--- begin Record list ---
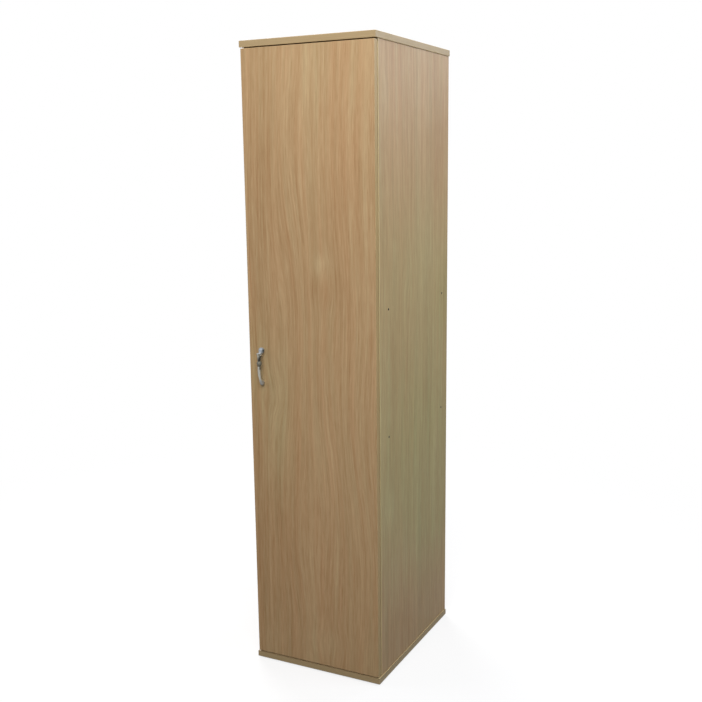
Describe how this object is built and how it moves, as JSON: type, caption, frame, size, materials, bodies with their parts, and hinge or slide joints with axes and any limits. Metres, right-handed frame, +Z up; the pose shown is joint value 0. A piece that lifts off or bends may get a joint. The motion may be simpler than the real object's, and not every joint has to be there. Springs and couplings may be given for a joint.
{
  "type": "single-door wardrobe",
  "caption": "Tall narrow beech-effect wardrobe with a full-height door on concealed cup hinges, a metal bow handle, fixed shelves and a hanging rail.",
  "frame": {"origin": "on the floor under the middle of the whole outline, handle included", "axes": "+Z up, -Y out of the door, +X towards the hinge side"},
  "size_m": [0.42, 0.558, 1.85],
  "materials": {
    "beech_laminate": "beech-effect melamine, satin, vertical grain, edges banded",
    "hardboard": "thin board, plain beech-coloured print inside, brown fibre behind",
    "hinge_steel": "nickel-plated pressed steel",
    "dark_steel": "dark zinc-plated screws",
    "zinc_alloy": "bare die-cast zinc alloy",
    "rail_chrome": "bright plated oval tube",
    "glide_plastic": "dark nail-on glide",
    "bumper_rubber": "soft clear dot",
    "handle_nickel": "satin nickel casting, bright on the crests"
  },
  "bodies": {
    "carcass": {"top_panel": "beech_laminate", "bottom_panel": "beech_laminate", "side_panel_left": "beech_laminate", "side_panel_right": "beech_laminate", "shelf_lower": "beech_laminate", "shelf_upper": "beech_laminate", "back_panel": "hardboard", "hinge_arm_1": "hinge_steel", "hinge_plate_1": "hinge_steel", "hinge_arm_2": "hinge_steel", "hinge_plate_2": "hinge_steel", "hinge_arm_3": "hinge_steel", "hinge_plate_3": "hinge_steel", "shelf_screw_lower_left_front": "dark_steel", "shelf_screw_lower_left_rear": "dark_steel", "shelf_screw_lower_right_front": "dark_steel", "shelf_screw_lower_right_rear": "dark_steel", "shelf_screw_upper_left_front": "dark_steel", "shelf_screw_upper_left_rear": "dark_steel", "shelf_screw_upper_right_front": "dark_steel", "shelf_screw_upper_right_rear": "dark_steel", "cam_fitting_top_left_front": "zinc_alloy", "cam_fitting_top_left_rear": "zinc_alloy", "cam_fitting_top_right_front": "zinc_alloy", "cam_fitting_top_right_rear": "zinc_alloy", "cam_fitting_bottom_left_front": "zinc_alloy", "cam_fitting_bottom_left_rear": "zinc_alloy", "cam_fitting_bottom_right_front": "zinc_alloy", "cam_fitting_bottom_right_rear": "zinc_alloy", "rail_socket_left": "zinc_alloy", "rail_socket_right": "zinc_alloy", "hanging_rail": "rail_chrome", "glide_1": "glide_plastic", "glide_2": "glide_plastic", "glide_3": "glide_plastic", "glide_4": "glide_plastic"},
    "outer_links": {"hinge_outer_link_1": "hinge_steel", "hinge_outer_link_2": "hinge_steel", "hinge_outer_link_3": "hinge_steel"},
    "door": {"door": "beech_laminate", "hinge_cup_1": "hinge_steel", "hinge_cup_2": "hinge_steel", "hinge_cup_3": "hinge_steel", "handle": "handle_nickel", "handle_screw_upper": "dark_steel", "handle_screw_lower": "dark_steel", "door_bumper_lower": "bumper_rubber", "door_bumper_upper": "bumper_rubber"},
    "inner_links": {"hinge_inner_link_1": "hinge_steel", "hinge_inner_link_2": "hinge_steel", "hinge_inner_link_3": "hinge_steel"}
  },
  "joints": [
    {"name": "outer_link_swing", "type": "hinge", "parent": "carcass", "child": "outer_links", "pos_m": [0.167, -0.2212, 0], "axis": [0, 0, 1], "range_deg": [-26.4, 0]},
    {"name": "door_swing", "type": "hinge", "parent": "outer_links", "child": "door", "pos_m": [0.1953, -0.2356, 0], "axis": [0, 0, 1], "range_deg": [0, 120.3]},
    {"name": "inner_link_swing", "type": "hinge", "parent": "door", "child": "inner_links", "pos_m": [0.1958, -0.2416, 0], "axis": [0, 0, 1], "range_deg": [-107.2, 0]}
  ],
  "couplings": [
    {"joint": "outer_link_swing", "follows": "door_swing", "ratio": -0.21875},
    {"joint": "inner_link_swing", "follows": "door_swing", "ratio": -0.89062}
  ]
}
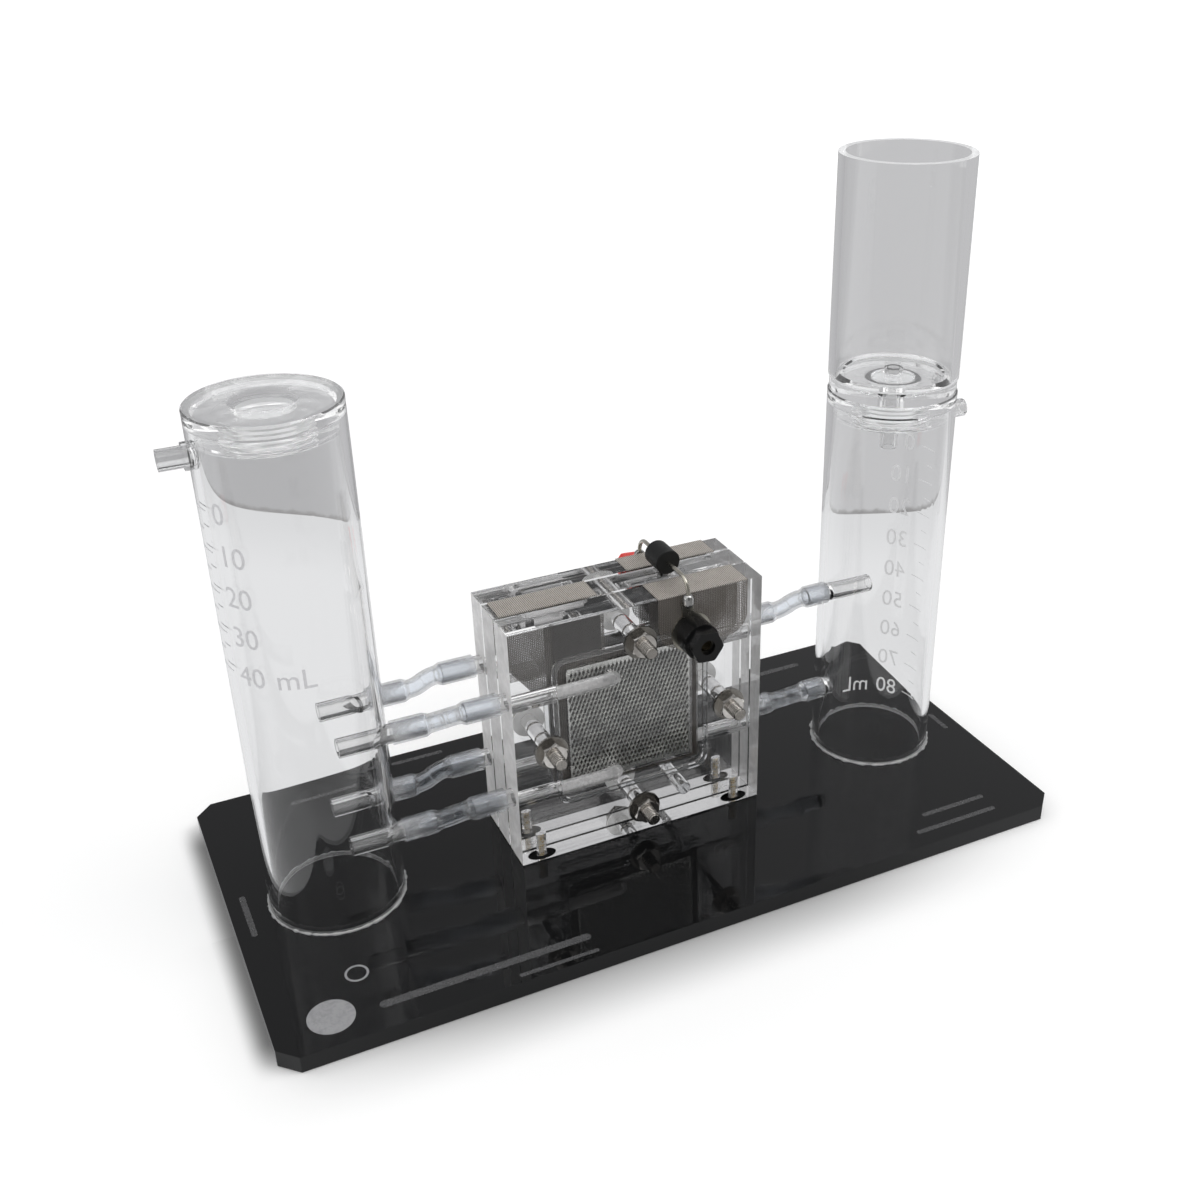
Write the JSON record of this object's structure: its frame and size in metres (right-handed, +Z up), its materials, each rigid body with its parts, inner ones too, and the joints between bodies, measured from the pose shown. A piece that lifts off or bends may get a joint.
--- end Record list ---
● **Work to complete**
Repeat every entry word for word.

● **Finished exercise**
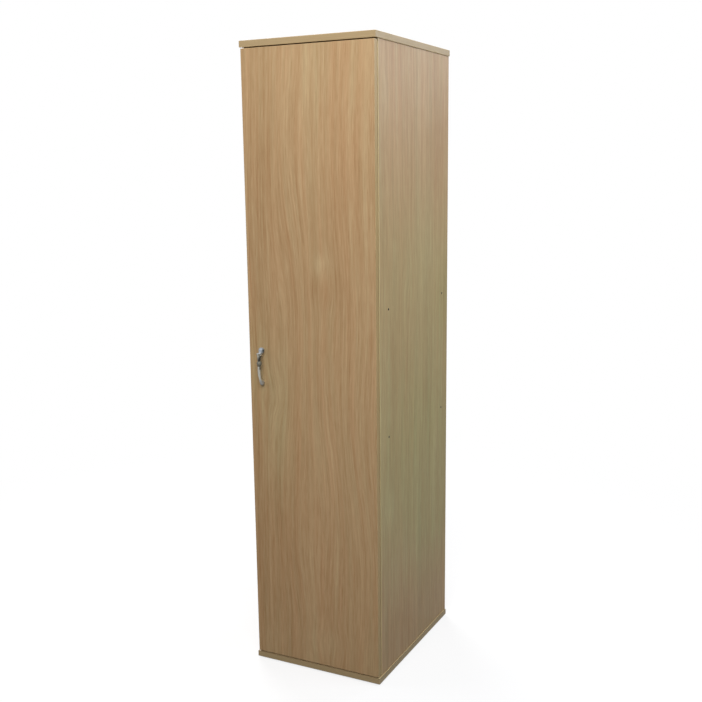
Describe how this object is built and how it moves, as JSON: type, caption, frame, size, materials, bodies with their parts, and hinge or slide joints with axes and any limits. Metres, right-handed frame, +Z up; the pose shown is joint value 0. A piece that lifts off or bends may get a joint. The motion may be simpler than the real object's, and not every joint has to be there. Springs and couplings may be given for a joint.
{
  "type": "single-door wardrobe",
  "caption": "Tall narrow beech-effect wardrobe with a full-height door on concealed cup hinges, a metal bow handle, fixed shelves and a hanging rail.",
  "frame": {"origin": "on the floor under the middle of the whole outline, handle included", "axes": "+Z up, -Y out of the door, +X towards the hinge side"},
  "size_m": [0.42, 0.558, 1.85],
  "materials": {
    "beech_laminate": "beech-effect melamine, satin, vertical grain, edges banded",
    "hardboard": "thin board, plain beech-coloured print inside, brown fibre behind",
    "hinge_steel": "nickel-plated pressed steel",
    "dark_steel": "dark zinc-plated screws",
    "zinc_alloy": "bare die-cast zinc alloy",
    "rail_chrome": "bright plated oval tube",
    "glide_plastic": "dark nail-on glide",
    "bumper_rubber": "soft clear dot",
    "handle_nickel": "satin nickel casting, bright on the crests"
  },
  "bodies": {
    "carcass": {"top_panel": "beech_laminate", "bottom_panel": "beech_laminate", "side_panel_left": "beech_laminate", "side_panel_right": "beech_laminate", "shelf_lower": "beech_laminate", "shelf_upper": "beech_laminate", "back_panel": "hardboard", "hinge_arm_1": "hinge_steel", "hinge_plate_1": "hinge_steel", "hinge_arm_2": "hinge_steel", "hinge_plate_2": "hinge_steel", "hinge_arm_3": "hinge_steel", "hinge_plate_3": "hinge_steel", "shelf_screw_lower_left_front": "dark_steel", "shelf_screw_lower_left_rear": "dark_steel", "shelf_screw_lower_right_front": "dark_steel", "shelf_screw_lower_right_rear": "dark_steel", "shelf_screw_upper_left_front": "dark_steel", "shelf_screw_upper_left_rear": "dark_steel", "shelf_screw_upper_right_front": "dark_steel", "shelf_screw_upper_right_rear": "dark_steel", "cam_fitting_top_left_front": "zinc_alloy", "cam_fitting_top_left_rear": "zinc_alloy", "cam_fitting_top_right_front": "zinc_alloy", "cam_fitting_top_right_rear": "zinc_alloy", "cam_fitting_bottom_left_front": "zinc_alloy", "cam_fitting_bottom_left_rear": "zinc_alloy", "cam_fitting_bottom_right_front": "zinc_alloy", "cam_fitting_bottom_right_rear": "zinc_alloy", "rail_socket_left": "zinc_alloy", "rail_socket_right": "zinc_alloy", "hanging_rail": "rail_chrome", "glide_1": "glide_plastic", "glide_2": "glide_plastic", "glide_3": "glide_plastic", "glide_4": "glide_plastic"},
    "outer_links": {"hinge_outer_link_1": "hinge_steel", "hinge_outer_link_2": "hinge_steel", "hinge_outer_link_3": "hinge_steel"},
    "door": {"door": "beech_laminate", "hinge_cup_1": "hinge_steel", "hinge_cup_2": "hinge_steel", "hinge_cup_3": "hinge_steel", "handle": "handle_nickel", "handle_screw_upper": "dark_steel", "handle_screw_lower": "dark_steel", "door_bumper_lower": "bumper_rubber", "door_bumper_upper": "bumper_rubber"},
    "inner_links": {"hinge_inner_link_1": "hinge_steel", "hinge_inner_link_2": "hinge_steel", "hinge_inner_link_3": "hinge_steel"}
  },
  "joints": [
    {"name": "outer_link_swing", "type": "hinge", "parent": "carcass", "child": "outer_links", "pos_m": [0.167, -0.2212, 0], "axis": [0, 0, 1], "range_deg": [-26.4, 0]},
    {"name": "door_swing", "type": "hinge", "parent": "outer_links", "child": "door", "pos_m": [0.1953, -0.2356, 0], "axis": [0, 0, 1], "range_deg": [0, 120.3]},
    {"name": "inner_link_swing", "type": "hinge", "parent": "door", "child": "inner_links", "pos_m": [0.1958, -0.2416, 0], "axis": [0, 0, 1], "range_deg": [-107.2, 0]}
  ],
  "couplings": [
    {"joint": "outer_link_swing", "follows": "door_swing", "ratio": -0.21875},
    {"joint": "inner_link_swing", "follows": "door_swing", "ratio": -0.89062}
  ]
}
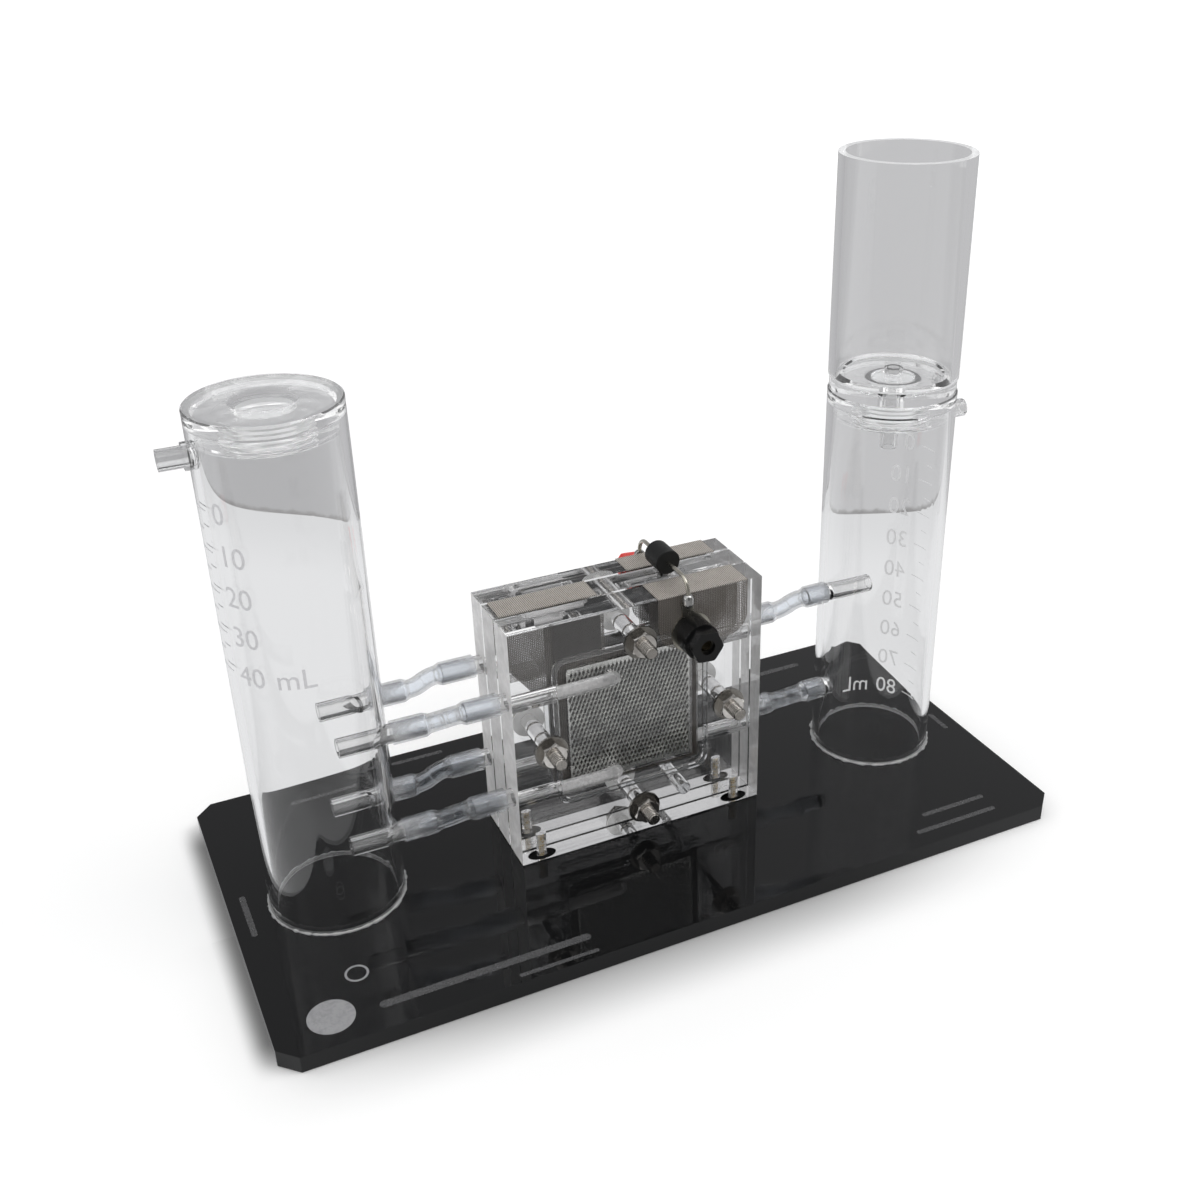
Write the JSON record of this object's structure: its frame and size in metres (right-handed, +Z up), its materials, each rigid body with its parts, inner ones too, and the joints between bodies, measured from the pose shown. A piece that lifts off or bends may get a joint.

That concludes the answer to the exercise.